Achintya Mangla returns to J.P. Morgan

The CB specialist, who agreed to join Bank of America Merrill Lynch earlier this month, will return to J.P. Morgan following a restructuring that gives him a bigger role as co-head of ECDM for Asia ex-Japan.

Convertible bond specialist Achintya Mangla, who resigned from J.P. Morgan and signed a contract to join Bank of America Merrill Lynch earlier this month, has had a change of heart and will be returning to his old firm. The surprising move comes after a restructuring of the equity capital and derivatives markets (ECDM) team at J.P. Morgan, which made room for a bigger role for Mangla.

According to an internal announcement at J.P. Morgan, Mangla will assume a role as joint head of ECDM for Asia ex-Japan together with Arjun Khullar who moves up a step from his previous job as head of South and Southeast Asia  ECDM.

Aloke Gupte, who was going to accompany Mangla to BoA Merrill, will also return to J.P. Morgan and will take up Mangla's old job as head of equity-linked origination for Asia-Pacific, a role that includes coverage of both Japan and Australia.

To make room for this, Kester Ng, who until now has been head of ECDM for Asia ex-Japan, has been appointed joint head of ECDM for the entire Asia-Pacific region, including both Japan and Australia. He will share this job with Doug Howland, who was previously head of ECDM for Japan.

Mangla and Khullar will report to Ng and Howland, as will David Gray who remains head of ECDM for Australia.

In the statement, J.P. Morgan explained the reshuffling by saying it wants to capitalise on the success it has achieved within ECDM both globally and in Asia-Pacific and "generate the focus and intensity needed to drive the business to the next level".

Ng joined J.P. Morgan from Merrill Lynch in 2006 as co-head of ECM for Asia ex-Japan and took over sole responsibility for the team in March 2007 when Jonathan Back moved to a transitional role before leaving the bank later that year.

Also in March 2007, Khullar transferred from J.P. Morgan Cazenove in London to become head of Southeast Asia ECM. At that point, Khullar had been with JPMorgan Cazenove and its predecessor firms in London for 12 years. Before that he was with Jardine Fleming in Asia.

On paper, the restructuring suggests that Ng's expanded role will allow him to focus less on the day-to-day running of the equity capital markets business and more on strategic issues such as the integration of the ECDM teams across the region. However, Mangla, who is 34, is a largely untested card outside the convertible bond space and it is fair to assume that Ng will continue to play a role, especially with regard to the China coverage. While more experienced, Khullar's focus so far has been primarily on Southeast Asia and India.

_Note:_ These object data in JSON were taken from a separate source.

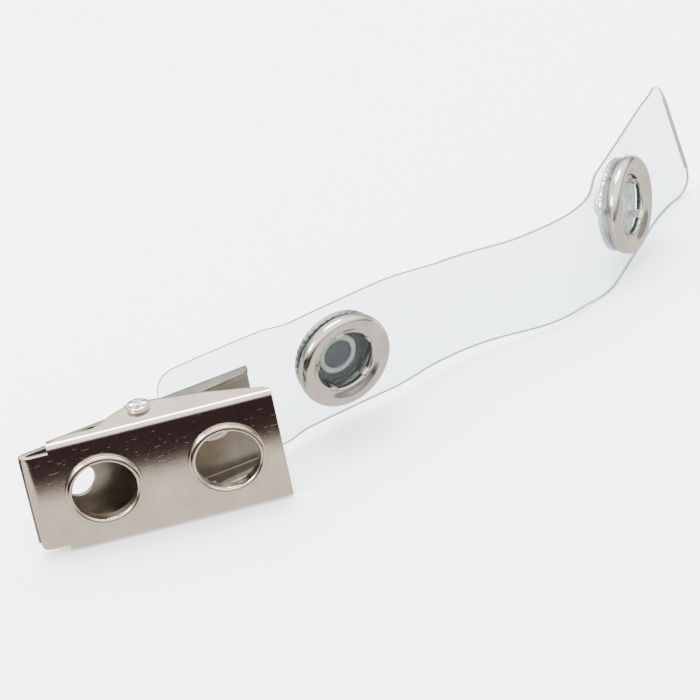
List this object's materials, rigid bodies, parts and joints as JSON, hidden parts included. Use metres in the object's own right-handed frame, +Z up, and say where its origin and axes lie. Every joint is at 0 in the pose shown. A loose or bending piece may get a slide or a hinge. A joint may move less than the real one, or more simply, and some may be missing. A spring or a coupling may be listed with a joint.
{
  "type": "badge strap clip",
  "caption": "Sprung metal badge clip with a clear vinyl strap that folds back and snaps shut to hold a card.",
  "frame": {"origin": "middle of the base of the whole object as it lies on its long edge", "axes": "+X from the clip's lip along the strap, +Y to the back, which is the side that the strap folds to, +Z up along the jaw pin"},
  "size_m": [0.0792, 0.0276, 0.014],
  "materials": {
    "nickel_plate": "bright nickel plate with fine rolling marks",
    "bright_nickel": "polished nickel plate",
    "spring_steel": "bare spring wire",
    "clear_vinyl": "clear flexible vinyl"
  },
  "bodies": {
    "clip": {"lower_jaw": "nickel_plate", "torsion_spring": "spring_steel", "strap_rivet": "bright_nickel"},
    "lever": {"upper_jaw": "nickel_plate", "hinge_pin": "bright_nickel"},
    "strap_base": {"strap_near": "clear_vinyl", "near_prong_ring": "bright_nickel", "snap_socket": "bright_nickel", "socket_spring": "spring_steel"},
    "fold_1": {"strap_link_1": "clear_vinyl"},
    "fold_2": {"strap_link_2": "clear_vinyl"},
    "fold_3": {"strap_link_3": "clear_vinyl"},
    "fold_4": {"strap_link_4": "clear_vinyl"},
    "strap_end": {"strap_far": "clear_vinyl", "far_prong_ring": "bright_nickel", "snap_stud": "bright_nickel"}
  },
  "joints": [
    {"name": "jaw_hinge", "type": "hinge", "parent": "clip", "child": "lever", "pos_m": [-0.02754, -0.00805, 0.00608], "axis": [0, 0, 1], "range_deg": [0, 22], "stiffness_Nm_per_rad": 0.02, "springref_deg": -34.38, "deforming": ["torsion_spring"]},
    {"name": "strap_swivel", "type": "hinge", "parent": "clip", "child": "strap_base", "pos_m": [-0.02054, -0.00613, 0.00726], "axis": [0, 1, 0], "range_deg": [-110, 110]},
    {"name": "strap_crease", "type": "hinge", "parent": "strap_base", "child": "fold_1", "pos_m": [-0.00028, -0.00491, 0.00755], "axis": [0.0788, -0.1139, 0.9904], "range_deg": [-43.9, 0]},
    {"name": "strap_fold", "type": "hinge", "parent": "fold_1", "child": "fold_2", "pos_m": [0.00571, -0.00364, 0.00744], "axis": [0.0259, -0.2501, 0.9679], "range_deg": [0, 118.22]},
    {"name": "strap_bend_3", "type": "hinge", "parent": "fold_2", "child": "fold_3", "pos_m": [0.01223, -0.00362, 0.00707], "axis": [0.0854, -0.2846, 0.9548], "range_deg": [0, 49.3]},
    {"name": "strap_bend_4", "type": "hinge", "parent": "fold_3", "child": "fold_4", "pos_m": [0.01954, -0.00273, 0.00669], "axis": [0.2143, -0.1324, 0.9678], "range_deg": [0, 87.8]},
    {"name": "strap_tail", "type": "hinge", "parent": "fold_4", "child": "strap_end", "pos_m": [0.02456, -0.00001, 0.00645], "axis": [-0.0012, -0.027, 0.9996], "range_deg": [-66.6, 0]}
  ],
  "couplings": [
    {"joint": "strap_crease", "follows": "strap_fold", "ratio": -0.37064},
    {"joint": "strap_bend_3", "follows": "strap_fold", "ratio": 0.41583},
    {"joint": "strap_bend_4", "follows": "strap_fold", "ratio": 0.74191},
    {"joint": "strap_tail", "follows": "strap_fold", "ratio": -0.56227}
  ]
}
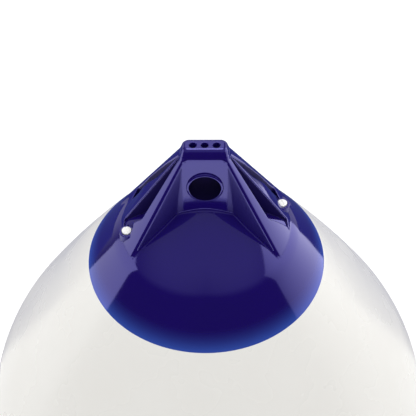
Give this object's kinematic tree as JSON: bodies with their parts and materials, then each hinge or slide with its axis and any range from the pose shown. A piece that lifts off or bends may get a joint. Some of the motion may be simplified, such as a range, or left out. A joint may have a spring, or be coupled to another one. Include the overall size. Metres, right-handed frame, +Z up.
{
  "type": "mooring buoy",
  "caption": "Inflatable teardrop mooring buoy with a round white float, a ribbed blue end that carries a rope eye, and screw-plugged air valves.",
  "frame": {"origin": "centre of the rope eye, on the buoy's upright axis", "axes": "+Z up along the buoy's axis from the round float to the rope eye's head, +Y along the rope eye, +X along the two wings of ribs"},
  "size_m": [0.6858, 0.6858, 0.9127],
  "materials": {
    "white_vinyl": "smooth glossy moulded vinyl",
    "blue_vinyl": "smooth glossy moulded vinyl",
    "white_nylon": "plain turned nylon"
  },
  "bodies": {
    "root": {"float_body": "white_vinyl", "eye_end": "blue_vinyl", "valve_insert_left": "white_nylon", "valve_insert_right": "white_nylon", "valve_screw_left": "white_nylon", "valve_screw_right": "white_nylon"}
  },
  "joints": []
}
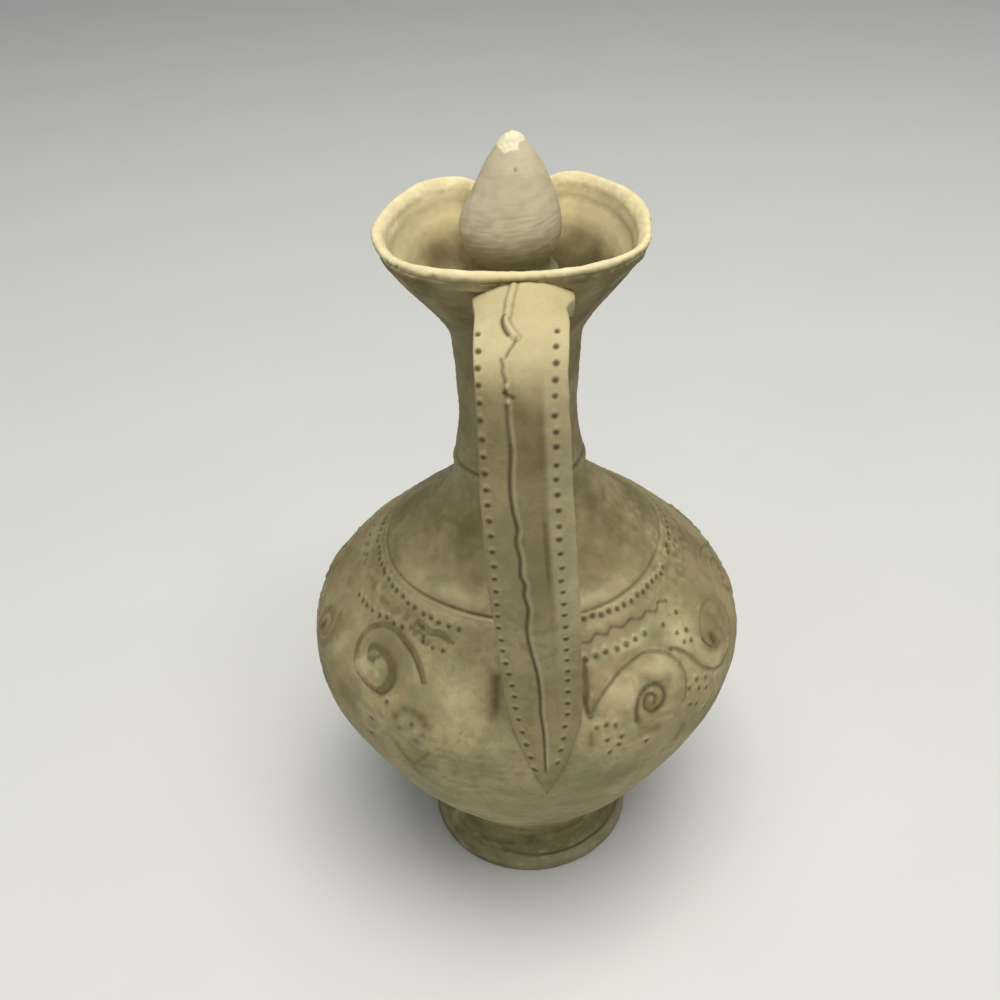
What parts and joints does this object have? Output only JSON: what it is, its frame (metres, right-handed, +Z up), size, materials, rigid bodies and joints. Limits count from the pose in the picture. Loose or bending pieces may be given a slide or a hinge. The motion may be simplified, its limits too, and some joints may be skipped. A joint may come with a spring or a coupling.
{
  "type": "oinochoe",
  "caption": "Wheel-made clay wine jug with a pinched mouth, strap handle, ring foot and applied bead and scroll ornament, closed by a loose egg-shaped stopper.",
  "frame": {"origin": "centre of the standing ring, on the surface that the jug stands on", "axes": "+Z up along the turning axis, +Y towards the pouring spout, handle on the -Y side"},
  "size_m": [0.1572, 0.1601, 0.2857],
  "materials": {
    "jug_clay": "matt buff clay, weathered, with brown deposits",
    "stopper_clay": "matt pale grey clay with turning scratches"
  },
  "bodies": {
    "root": {"jug": "jug_clay", "stopper": "stopper_clay"}
  },
  "joints": []
}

It seems the opportunity to get a bigger role and experience outside the CB industry was what drove Mangla to leave J.P. Morgan in the first place. At BoA Merrill he was to become head of Southeast Asia ECM as well as head of equity-linked solutions for Asia-Pacific ex-Japan. According to sources, he was clearly hired for his CB qualifications, however, and BoA Merrill wasn't prepared to match the broader Asia ex-Japan role Mangla is now getting at J.P. Morgan.

Sources at J.P. Morgan said yesterday that Mangla's return to J.P. Morgan was more about this step-up in terms of product and geographical coverage than about money. Indeed, they stressed that the firm is not matching the package he was set to get at BoA Merrill.

Meanwhile, sources at BoA Merrill said Mangla was an incremental hire that was not intended to fill a gap. The bank is committed to increase its equity-linked flow business alongside the highly structured and privately placed equity-linked transactions that have been its main focus in recent years, but it doesn't have to hire new people to make that happen, they said.

Either way though, Mangla's decision to go back to J.P. Morgan highlights what seems to be an increasing lack of commitment in the investment banking industry following the financial crisis. While resigning before even starting, as in the case of Mangla and Gupte, is not common practice, the frequency with which many bankers are willing to switch firms seems to be picking up.

It is, of course, inevitable that banks will poach talent in rising markets in order to match increasing workloads and that bankers will take the chance to make some more money and get a bigger title when the opportunity presents. But it is questionable whether the industry is really helped by bankers switching firms several times in just a few years -- certainly it is contributing to pushing bonus levels and guarantee packages ever higher at a time when regulators are arguing for more restrictive remunerations. In the longer run, should this continue, it will be interesting to see what impact it may have on client relationships.

The restructuring at J.P. Morgan is also testament to exactly how keen the bank is to keep Mangla and Gupte. Mangla had been head of the equity-linked team at J.P. Morgan since 2003 and, during the more than eight years that he spent with the firm in Hong Kong, he helped build the bank into one of the powerhouses within CB origination in the region.

Gupte has been a member of the equity-linked capital markets team in Hong Kong for the past two to three years after transferring from India. He joined J.P. Morgan in India five years ago, having started his career in investment banking at HSBC.